The immense radiation blast that came from the Layawaliens’ ship was focused solely at Tenny the Tennis Ball.  His simple existence of being stuck in a fence had instantly become something more… and as the Layawaliens tried to restabalize and exit the atmosphere, a second large burst of radiation hit Tenny and he sprouted legs, and arms, and a brain, and a head, and a kidney… two even!  He had become what he only knew… and elementary school kid.  A 5th grader, to be exact.

But he was still stuck in a fence, body organs hanging out every which way because there was no room for him to grow “naturally.”  There he groaned and lamented in pain as his tennis-ball-fur-covered organs hung and bounced around as he tried to free himself to no avail.

How he longed even more for the days of being a normal tennis ball!  This being a half-human-half-tennis-ball thing got old after about ten minutes of having two swinging kidneys.

There he stayed over the weekend until the children went out to recess.  It’s sort of hard to not notice this weird human hybrid monster thing hanging at the top of the fence.  Some children started to throw rocks and insults at Tenny for no reason.  He hated being “human” and hated humans, too!

Just then, the K-Mart Building #1335 developed space flight capability and empathically felt Tenny’s pain.  If K-Mart Building #1335 wanted a life-hating space captain, Tenny was it.

As the K-Mart building lifted off it made a tractor beam shoot out and rip off the piece of the fence that Tenny was stuck in and levitated it into its roll-up doors and exited the atmosphere.  Tenny the Tennis Ball was given a chair that fit the contours of his new body perfectly.  Even though he was still stuck in afence, he was able to integrate his thoughts with the space-bound building.

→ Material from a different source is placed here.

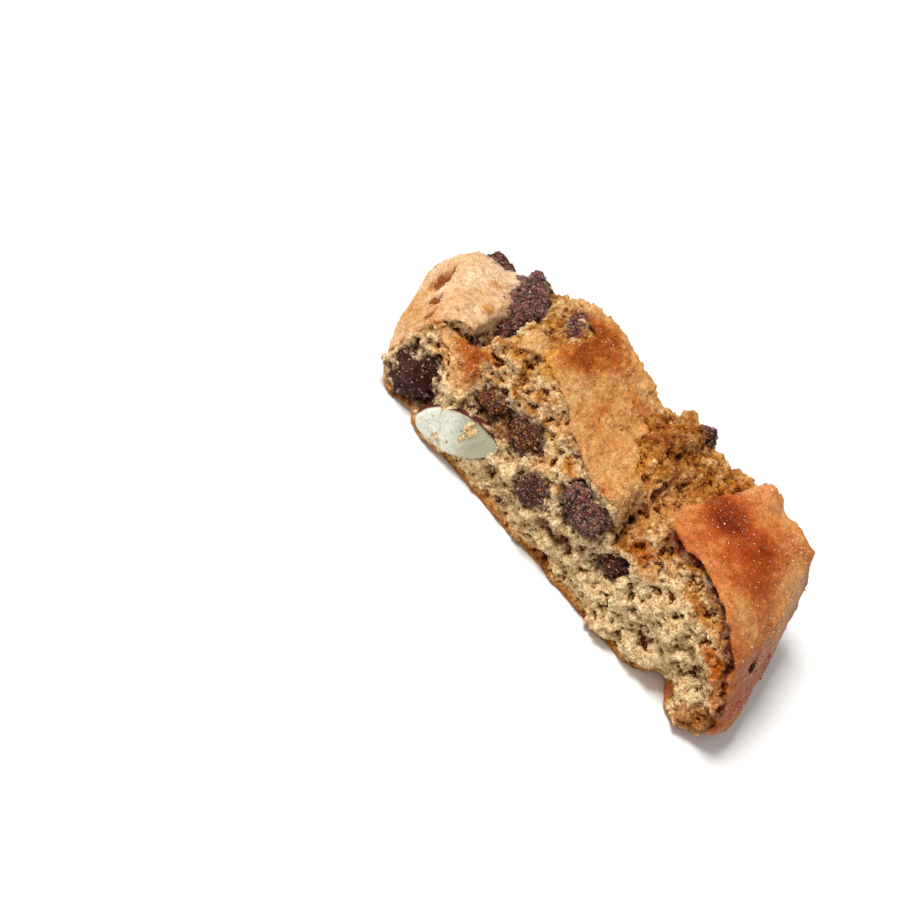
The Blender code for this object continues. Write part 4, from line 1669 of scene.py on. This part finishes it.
@dataclass(frozen=True)
class Studio:
    """The plain floor, the soft light and the camera at the photograph's viewing angle."""

    target: Place = (0.0, 0.0, 0.0115)
    elevation_deg: float = 48.0
    roll_deg: float = 49.0  # the camera leans, so that the slice runs down to the right
    distance: float = 0.425
    lens_mm: float = 100.0
    image_px: float = 900.0
    target_px: tuple[float, float] = (602.0, 476.0)  # the target's place in the photograph's frame
    clip_start: float = 0.01
    floor: str = "fafaf8"
    floor_half: float = 2.0
    room_light: float = 0.37
    # Each light: its name, its place from the target along the view's right, up and back in
    # metres, its side in metres and its power in watts.
    lights: tuple[tuple[str, Place, float, float], ...] = (
        ("key", (0.06, 0.76, 0.84), 0.30, 12.5),
        ("fill", (-0.20, 0.30, 0.90), 0.80, 1.0),
    )

    def build(self) -> None:
        """Builds the camera, the floor and the lights."""
        self.build_camera()
        self.build_floor()
        self.build_lights()

    def axes(self) -> tuple[Vector, Vector, Vector]:
        """Works out how the camera is turned.

        Returns:
            The view's right, up and backward directions.
        """
        elevation, roll = math.radians(self.elevation_deg), math.radians(self.roll_deg)
        back = Vector((0.0, -math.cos(elevation), math.sin(elevation)))
        right = Vector((1.0, 0.0, 0.0))
        up = back.cross(right)
        return (
            right * math.cos(roll) + up * math.sin(roll),
            up * math.cos(roll) - right * math.sin(roll),
            back,
        )

    def build_camera(self) -> None:
        """Builds the camera, whose shift puts the slice where the photograph has it."""
        right, up, back = self.axes()
        data = bpy.data.cameras.new("camera")
        data.lens = self.lens_mm
        data.clip_start = self.clip_start
        data.shift_x = (0.5 * self.image_px - self.target_px[0]) / self.image_px
        data.shift_y = (self.target_px[1] - 0.5 * self.image_px) / self.image_px
        camera = bpy.data.objects.new("camera", data)
        matrix = Matrix((right, up, back)).transposed().to_4x4()
        matrix.translation = Vector(self.target) + back * self.distance
        camera.matrix_world = matrix
        bpy.context.scene.collection.objects.link(camera)
        bpy.context.scene.camera = camera

    def build_floor(self) -> None:
        """Builds the plain white floor under the slice."""
        shape = bmesh.new()
        bmesh.ops.create_grid(shape, x_segments=1, y_segments=1, size=self.floor_half)
        mesh = bpy.data.meshes.new("floor")
        shape.to_mesh(mesh)
        shape.free()
        finish = Finish("white_paper_floor")  # matt, so that nothing is mirrored in it
        mesh.materials.append(finish.done({"Base Color": linear(self.floor), "Roughness": 0.9}))
        linked("floor", mesh)

    def build_lights(self) -> None:
        """Builds a soft key light from above the view, a weak fill and a bright room."""
        for light in self.lights:
            self.add_light(*light)
        world = bpy.data.worlds.new("white_room")
        world.use_nodes = True
        background = world.node_tree.nodes["Background"]
        background.inputs["Color"].default_value = (1.0, 1.0, 1.0, 1.0)
        background.inputs["Strength"].default_value = self.room_light
        bpy.context.scene.world = world
        bpy.context.scene.view_settings.view_transform = "Standard"

    def add_light(self, name: str, where: Place, size: float, watts: float) -> None:
        """Adds a square soft light.

        Args:
            name: the light's name.
            where: its place from the target, along the view's right, up and back, in metres.
            size: its side in metres.
            watts: its power.
        """
        right, up, back = self.axes()
        target = Vector(self.target)
        place = target + right * where[0] + up * where[1] + back * where[2]
        data = bpy.data.lights.new(name, "AREA")
        data.energy = watts
        data.size = size
        light = bpy.data.objects.new(name, data)
        turn = (place - target).to_track_quat("Z", "Y").to_matrix().to_4x4()
        light.matrix_world = Matrix.Translation(place) @ turn
        bpy.context.scene.collection.objects.link(light)


def main() -> None:
    """Builds the slice and everything on it, then the studio."""
    logging.basicConfig(level=logging.INFO, format="%(message)s")
    Studio().build()
    biscuit = BakedBiscuit().build()
    body = BiscuitBody().build(biscuit)
    chunks = ChocolatePieces().build()
    nuts = Almonds().build()
    scatter_grains(body, chunks, nuts, biscuit)


if __name__ == "__main__":
    main()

First order of business, was a volley of phasers and rockets and contact solution as well as several types of canned goods at Rochester Elementary.  There were tons of screaming children as they were splashed with exploding cases of contact solution and pelted with canned cucumbers and peaches.  The phasers targeted the handball and four-square courts to the children would never get to play at recess again.  This would lead to diabetes in 3/4 of the children and they wouldn’t be able to eat any fun food for the rest of their lives.

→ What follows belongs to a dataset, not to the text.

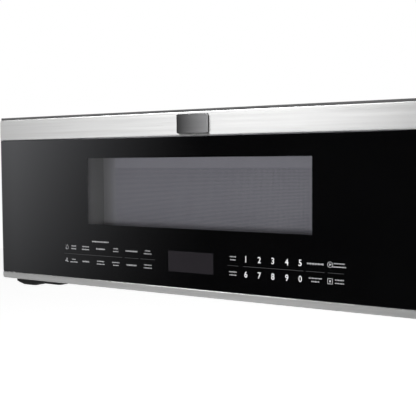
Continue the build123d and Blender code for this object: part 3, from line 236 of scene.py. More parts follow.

The K-Mart building communicated to Tenny that it was going to follow the damaged Layawalien ship back to its home planet and collect on its layaways in full, even if that means taking over their planet.

The Layawaliens ship finally made its way back to its home planet of Layaway Planet, where everything on the planet took a decade to pay for, so it was all old-looking shit.  The defensive capabilities of the planet were no match for K-Mart Building #1335, and soon it landed on the planet, creating a fortress around itself and infecting the population with a derivative of salmonella from its sliced Turkey products that the Layawaliens foolishly took it out on layaway from the store.

Three weeks after the fortress had been completed and 90% of the Layawalien population had food poisoning and stomachaches, Tenny declared Layaway Planet the property of K-Mart Building #1335.  The Layawaliens were forced to sign a treaty agreeing to this fact, so that they would be able to get antacids and cures for the salmonella poisoning that threatened their race.

Tenny thought back to his simpler days of being stuck in a fence as a normal tennis ball.  Look how far he had come, in such a short time.

Moral:  When your life is changed drastically, think of the consequences it has on others as well.